Microsoft’s recent $26.2 billion acquisition of LinkedIn provides an illustrative example of a strategic acquisition – the type of sale that usually garners the most gain for the acquired company’s shareholders.
You may be wondering what a billion-dollar acquisition has to do with your business, but the very same reasons a strategic acquirer buys a $26 billion business holds true for the acquisition of a $2 million company.
A financial buyer is buying the future stream of profits coming from your business, whereas the strategic buyer is buying your business for what it is worth in their hands. To simplify, a financial acquirer buys your business because they think they can sell more of your stuff, whereas a strategic buyer acquires your business because they think it will help them sell more of their stuff.
One might argue that Microsoft overpaid for LinkedIn given that LinkedIn only generated a few hundred million dollars in EBITDA last year, meaning the good folks in Redmond paid an astronomical multiple of LinkedIn’s earnings.
But earnings are not the only thing strategic acquirers care about when they go to make an acquisition.
Microsoft‘s acquisition of LinkedIn is a classic example of a strategic acquisition. The Redmond-based technology giant has been undergoing a major transformation from being a software company focused on operating systems to a business concentrating on cloud-based software applications. Microsoft enjoys a dominant market share in the basic tools white-collar business people use to get their job done, but other software packages have begun to nip at the heels of their dominance in many product lines.

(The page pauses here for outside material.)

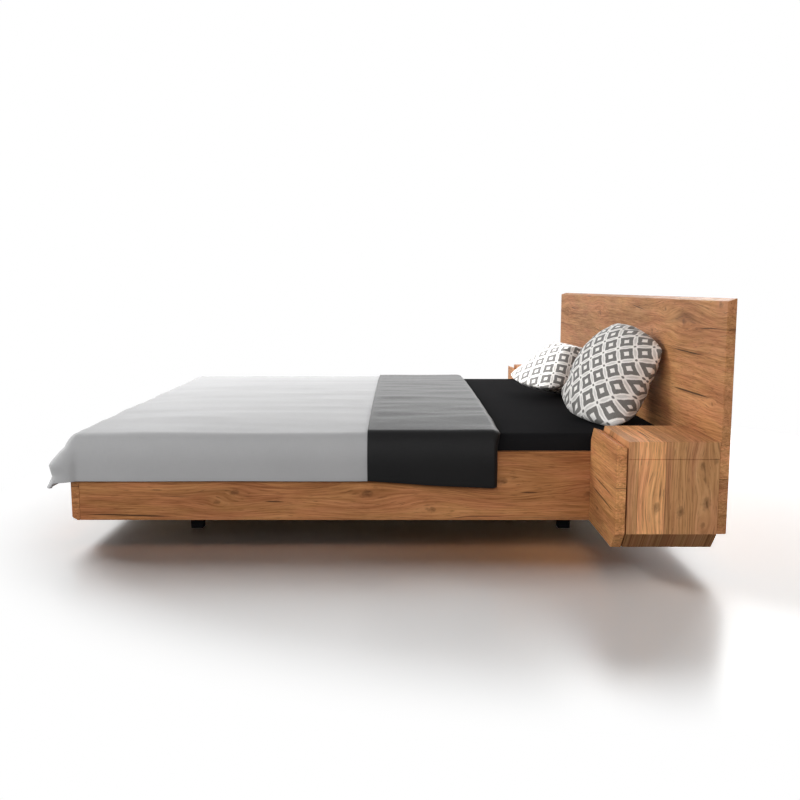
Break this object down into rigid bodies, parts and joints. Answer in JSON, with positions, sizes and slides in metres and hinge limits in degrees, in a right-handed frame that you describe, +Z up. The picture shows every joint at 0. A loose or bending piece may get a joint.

Take Microsoft Office for example. Many businesses have started to use competitive offerings from Google and Apple. Even more companies cling to older versions of Microsoft Office software, even though Microsoft is keen to move everyone over to the cloud-based Office 365.

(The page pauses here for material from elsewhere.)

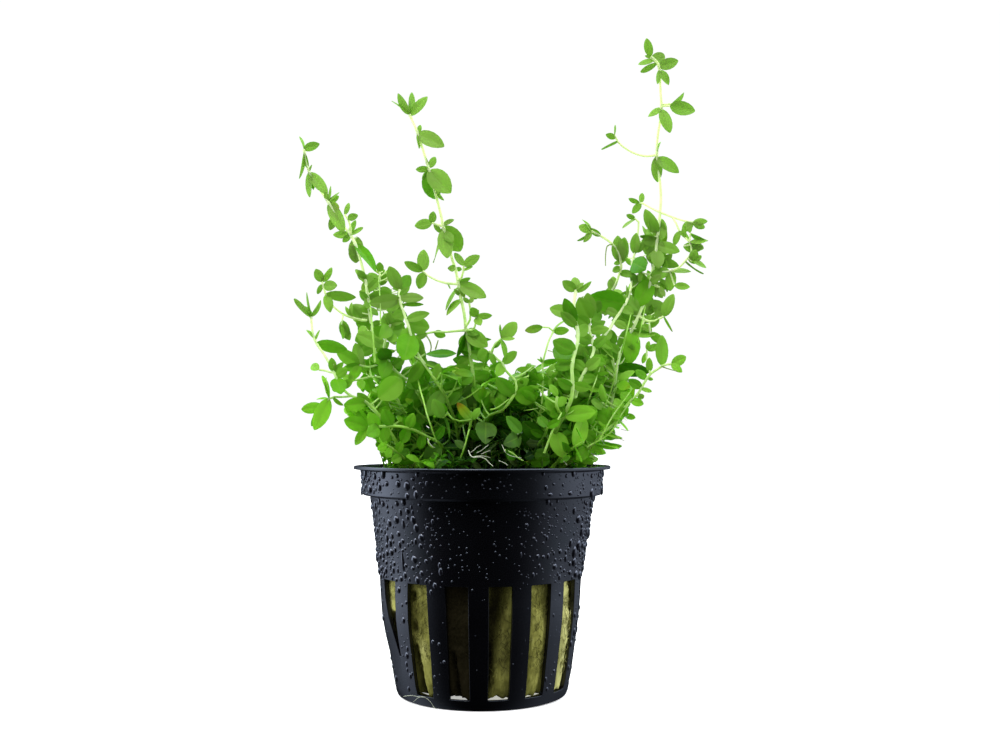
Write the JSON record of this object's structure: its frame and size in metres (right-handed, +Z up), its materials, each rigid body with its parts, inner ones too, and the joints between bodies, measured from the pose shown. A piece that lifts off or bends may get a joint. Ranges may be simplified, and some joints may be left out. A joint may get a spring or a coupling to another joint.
{
  "type": "potted pearlweed",
  "caption": "Small aquarium plant with thin forked stems and small paired oval leaves, growing from a plug of mineral wool in a round slotted net pot.",
  "frame": {"origin": "centre of the hub disc on the underside of the pot, which is the plane that the pot stands on", "axes": "+Z up along the pot's axis, +X to the right as seen from the front, the front faces -Y"},
  "size_m": [0.0875, 0.0649, 0.1399],
  "materials": {
    "pot": "black moulded plastic, wet and glossy",
    "wool": "olive mineral wool, fibrous and matt",
    "plant": "fresh green leaf, thin and slightly glossy"
  },
  "bodies": {
    "root": {"net_pot": "pot", "rockwool": "wool", "right_tall_stem": "plant", "right_long_fork": "plant", "right_fork": "plant", "thick_right_stem": "plant", "back_right_shoot": "plant", "curved_shoot": "plant", "middle_tall_stem": "plant", "inner_left_stem": "plant", "left_cluster_stem": "plant", "left_tall_stem": "plant", "left_fork": "plant", "far_left_stem": "plant", "arching_stem": "plant", "brown_tipped_shoot": "plant", "short_front_stem": "plant", "low_right_stem": "plant", "low_left_stem": "plant", "back_stem_left": "plant", "back_stem_middle": "plant", "back_stem_right": "plant", "back_stem_far_left": "plant", "back_stem_far_right": "plant", "back_stem_low_left": "plant", "back_stem_low_right": "plant", "back_stem_low_middle": "plant", "side_stem_left": "plant", "side_stem_right": "plant", "inner_stem_left": "plant", "inner_stem_right": "plant", "inner_stem_far_right": "plant", "inner_stem_far_left": "plant", "front_stem_middle": "plant", "front_stem_left": "plant", "front_stem_right": "plant"}
  },
  "joints": []
}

In purchasing LinkedIn, Microsoft saw an opportunity to suck data from LinkedIn into Microsoft’s cloud-based software applications, making them irresistible. Imagine you’re a sales person and you just landed a big meeting with a new prospect. You enter the appointment as a Microsoft Outlook event and suddenly the details of the event feature everything LinkedIn knows about your prospect.

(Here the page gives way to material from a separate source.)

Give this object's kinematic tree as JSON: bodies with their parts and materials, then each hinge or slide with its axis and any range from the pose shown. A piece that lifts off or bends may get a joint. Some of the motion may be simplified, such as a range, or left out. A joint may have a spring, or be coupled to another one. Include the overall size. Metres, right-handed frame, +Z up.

Now you can make small talk about where they went to school, the previous jobs they have held and know the scope of their current role – all without ever leaving Outlook.
Microsoft is betting this kind of integration across its platforms will compel more people to upgrade to the latest software applications. While your company is likely smaller than LinkedIn, the same thing that makes a giant buy another giant holds true for smaller businesses. To get the highest possible price for your business, remember that companies make strategic acquisitions because they want to sell more of their stuff.